Washington Post Death Spiral Watch: Alec MacGillis Edition
Alec MacGillis, staff writer of the Washington Post, needs to leave journalism immediately to find a profession in which he is half-competent. Let's give the mike to Ezra Klein:
EzraKlein Archive | The American Prospect: George Zornick, filling in for Eric Alterman, points out yesterday's Washington Post article asking whether Obama is...gasp!...a liberal. "What's so strange about the story," says Zornick, "and others like it, is that it never attempts to define liberalism, simply presenting it as a self-evident insult." Yep. There's never a moment in the article in which the reporter says that Obama believes liberal orthodoxy X, and liberal orthodoxy X is unpopular, and this will pose a problem for him in the election. Rather, it's the very fact that he can be called a liberal, no matter how popular or mainstream his policy ideas, that's the problem....

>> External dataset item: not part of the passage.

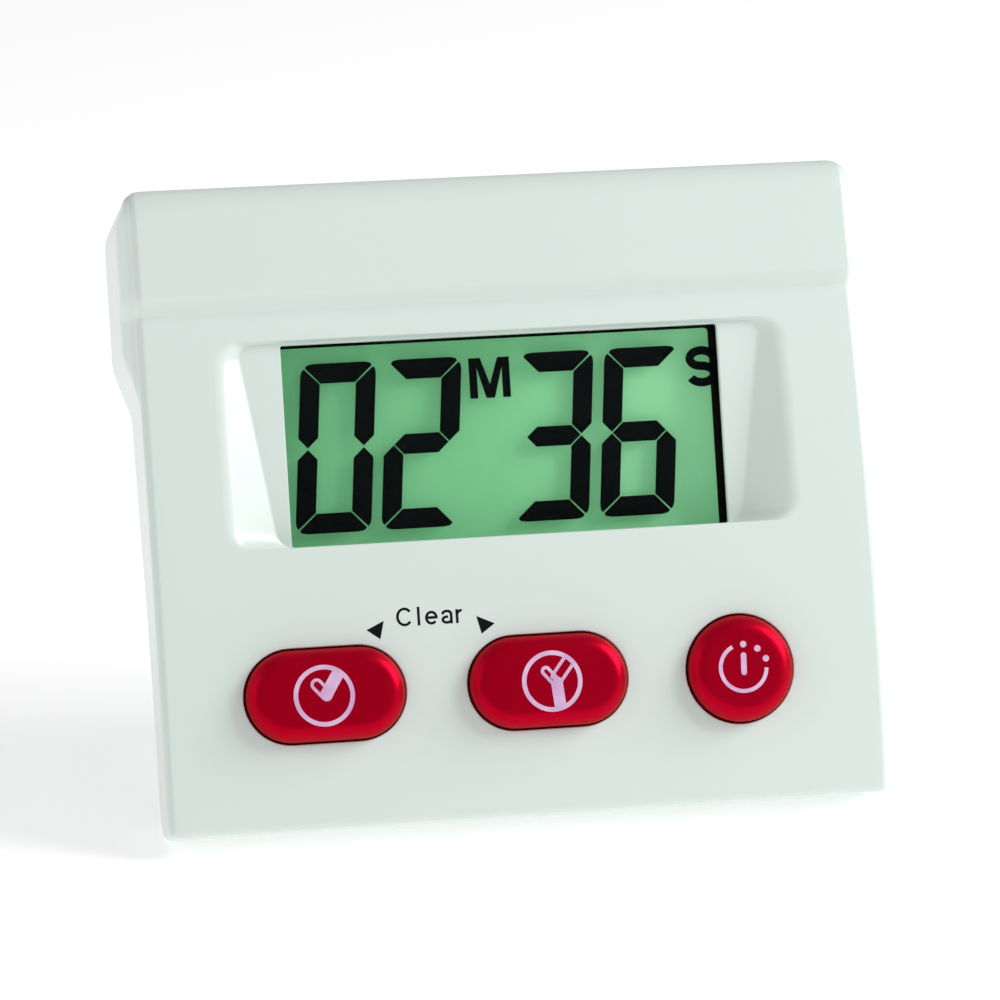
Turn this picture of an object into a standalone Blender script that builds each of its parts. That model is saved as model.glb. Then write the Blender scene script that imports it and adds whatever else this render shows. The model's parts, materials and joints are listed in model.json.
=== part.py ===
"""Countdown lab timer: a leaning case with a battery roll along its top, an LCD in a sloping
recess, three push buttons, a fold-out stand and a snap-off battery door.

Everything is modelled in the case's own axes (x across, y from front to back, z up the front
plate, all in millimetres) and hangs from the empty "case_axes", which leans the case back onto
its foot and its stand.
"""
from math import acos, atan, cos, pi, radians, sin, sqrt, tan

import bmesh
import bpy
from mathutils import Vector

MM = 0.001

# ---- driving dimensions (millimetres, degrees) ----
WIDTH = 70.0
HEIGHT = 62.8
LEAN = 22.0
WALL = 1.6
GAP = 0.3
THIN_GAP = 0.1

FRONT_BOW = 1.45
ROLL_BOTTOM = 50.2
ROLL_EDGE = 1.5
ROLL_PROUD = 1.3
ROLL_PROUD_TOP = 0.9
ROLL_FRONT_RADIUS = 3.2
ROLL_BACK_RADIUS = 6.0
THIN_DEPTH = 10.0
THICK_DEPTH = 15.8
BACK_CURVE_LOW = 12.0
BACK_CURVE_HIGH = 48.0
FOOT_FLARE = 1.0
FOOT_FLARE_HEIGHT = 9.0
FOOT_FLAT_START = 6.5
BOTTOM_WALL = 2.6
LID_TOP = 61.2
FRONT_HALF = 35.6
SIDE_DRAFT = 0.0375               # how much each side closes in per millimetre of depth

EAR_PROUD = 1.65
EAR_LOW = 41.9
EAR_FLAT = (46.8, 59.0)
EAR_FLAT_DEPTH = (3.2, 14.6)

WINDOW_HALF = 27.7
WINDOW_Z = (27.15, 47.3)
WINDOW_CORNER = 2.3
FLOOR_Z = (27.3, 47.1)
FLOOR_HALF_TOP = 25.9
FLOOR_HALF_BOTTOM = 22.9
FLOOR_DEPTH_AT_LOW = 1.38
FLOOR_DEPTH_AT_HIGH = 0.41
LCD_HALF = 21.6
LCD_Z = (27.4, 46.9)
LIP = 0.5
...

Presumably, being "a liberal" is bad because Americans disagree with liberal policies. But it's hard to find the policy plank of Barack Obama's that's wildly unpopular. That may make him timid -- (coughcoughmandatescough) -- but it doesn't make his ideas divisive. And if liberal just means broadly popular policy ideas, then it's obviously not a political danger. Yet it's still treated as a political problem, even though the word, in this article, is basically an empty container. Reading the piece is like watching the reporter drink water from an empty glass. To most readers, it sure looks like he's drinking something. But to anyone looking closely, there's no there there...
Why oh why can't we have a better press corps?